Another trend to watch is the frozen pizza segment. According to the Leading Edge Group’s report on pizza, Ready-to-Eat (RTE) pizza controls 88 percent of the total U.S. pizza sales while the frozen pizza segment controls 12 percent. While this number may seem small, it has grown immensely over the past decade. Whether it is a price factor or convenience factor, the fact is this segment continues to capture part of the RTE sales. Kraft Foods, Inc. holds a commanding share of the frozen segment with its “DiGiorno,” “Tombstone,” “Jack’s,” and “Boca” brands, as well as its agreement to sell the “California Pizza Kitchen” premium frozen pizza brand, according to the Leading Edge Group.

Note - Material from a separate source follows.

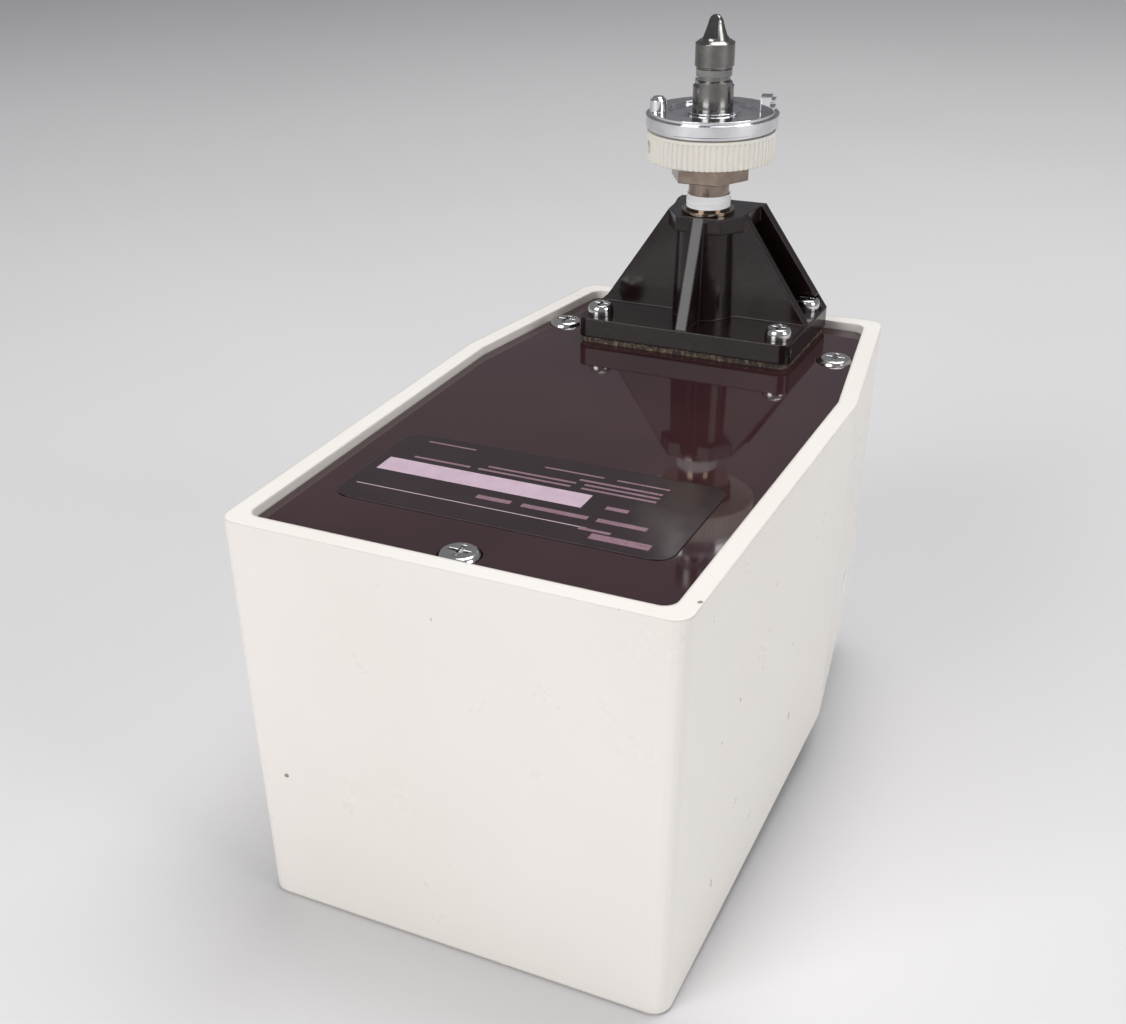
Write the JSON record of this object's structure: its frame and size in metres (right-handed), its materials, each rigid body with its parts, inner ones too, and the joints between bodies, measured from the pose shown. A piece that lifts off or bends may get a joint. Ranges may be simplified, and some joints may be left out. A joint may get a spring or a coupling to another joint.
{
  "type": "suction pump",
  "caption": "Wall-mounted intermittent suction unit: tapered case with recessed back plate, ribbed bracket, rear outlet probe, gauge, control knob and mode selector.",
  "frame": {"origin": "middle of the overall length and width, on the surface that the hood and the two knobs stand on when the unit lies on its control face", "axes": "+Z is the rear, along the wall probe, away from the control face; +Y runs from the wide end, which is the top in use, to the narrow end and the patient port; +X is across, to the user's right when the controls are faced"},
  "size_m": [0.102, 0.19, 0.1755],
  "materials": {
    "shell_plastic": "soft gloss, warm white",
    "panel_laminate": "matt black printed laminate",
    "plate_plastic": "polished, very dark red-brown",
    "black_plastic": "glossy moulded black",
    "knob_plastic": "matt black",
    "label_film": "black film with blank pale bars",
    "ring_plastic": "white nylon",
    "tape": "white thread-seal tape",
    "screw_chrome": "bright plated",
    "adapter_nickel": "nickel-plated brass",
    "disc_chrome": "bright plated",
    "probe_steel": "satin turned steel",
    "steel": "satin",
    "brass": "machined",
    "cast_alloy": "as cast and machined",
    "rubber": "black rubber",
    "seal_grey": "grey seal ring",
    "gasket": "cork-filled rubber",
    "lens": "clear",
    "dial": "white with plain black marks"
  },
  "bodies": {
    "case": {"case_shell": "shell_plastic", "front_panel": "panel_laminate", "back_plate": "plate_plastic", "back_plate_screws": "screw_chrome", "rating_label": "label_film", "bracket_gasket": "gasket", "wall_bracket": "black_plastic", "bracket_screws": "screw_chrome", "bracket_nuts": "steel", "supply_stem": "adapter_nickel", "adapter_body": "adapter_nickel", "thread_tape": "tape", "grip_ring": "ring_plastic", "ring_set_screw": "steel", "index_plate": "disc_chrome", "index_pins": "disc_chrome", "probe_stem": "probe_steel", "probe_head": "probe_steel", "probe_seal": "seal_grey", "gauge_case": "steel", "gauge_clamp": "steel", "gauge_bezel": "knob_plastic", "gauge_lens": "lens", "gauge_dial": "dial", "gauge_capsule": "brass", "gauge_movement": "brass", "regulator_bonnet": "cast_alloy", "regulator_diaphragm": "rubber", "regulator_body": "cast_alloy", "range_spring": "steel", "selector_body": "cast_alloy", "selector_cap": "brass", "panel_nuts": "screw_chrome", "chassis_plate": "steel", "chassis_screws": "screw_chrome", "timing_module": "cast_alloy", "timing_cover": "black_plastic", "timing_screws": "screw_chrome", "reservoir": "brass", "supply_hose": "rubber", "link_hose": "rubber", "timing_hose": "rubber", "gauge_hose": "rubber", "patient_hose": "rubber", "reservoir_hose": "rubber", "patient_port": "disc_chrome", "port_nut": "steel", "port_washer": "rubber"},
    "control": {"control_knob": "knob_plastic", "control_spindle": "steel"},
    "cup": {"spring_cup": "brass"},
    "mode": {"mode_knob": "knob_plastic", "selector_rotor": "brass"},
    "pointer": {"gauge_pointer": "knob_plastic"}
  },
  "joints": [
    {"name": "control_turn", "type": "hinge", "parent": "case", "child": "control", "pos_m": [-0.024, 0.027, 0.01], "axis": [0, 0, 1], "range_deg": [0, 1080]},
    {"name": "cup_travel", "type": "slide", "parent": "case", "child": "cup", "axis": [0, 0, 1], "range_m": [0, 0.003], "deforming": ["range_spring"]},
    {"name": "mode_turn", "type": "hinge", "parent": "case", "child": "mode", "pos_m": [0.024, 0.027, 0.01], "axis": [0, 0, 1], "range_deg": [-60, 60]},
    {"name": "pointer_sweep", "type": "hinge", "parent": "case", "child": "pointer", "pos_m": [0, -0.049, 0.016], "axis": [0, 0, 1], "range_deg": [0, 270], "stiffness_Nm_per_rad": 0.0002}
  ],
  "couplings": [
    {"joint": "cup_travel", "follows": "control_turn", "m_per_rad": 0.00015915}
  ]
}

Several factors affected the pizza industry in the past year. Cheese prices went from record lows last year to record highs this year. Gas prices reached unseen highs and had an effect on the cost of goods delivered to your back door, but the restaurant industry hasn’t suffered. This marks the 13th consecutive year the National Restaurant Association (NRA) has reported real sales growth in the restaurant industry. The NRA reports that on a typical day in 2004, the industry is expected to post average sales of more than $1.2 billion. The restaurant industry sales are forecast to increase 4.4 percent over 2003, a real growth rate of 2 percent in real (inflation-adjusted) terms, which compares with a 1.3 real gain in 2003.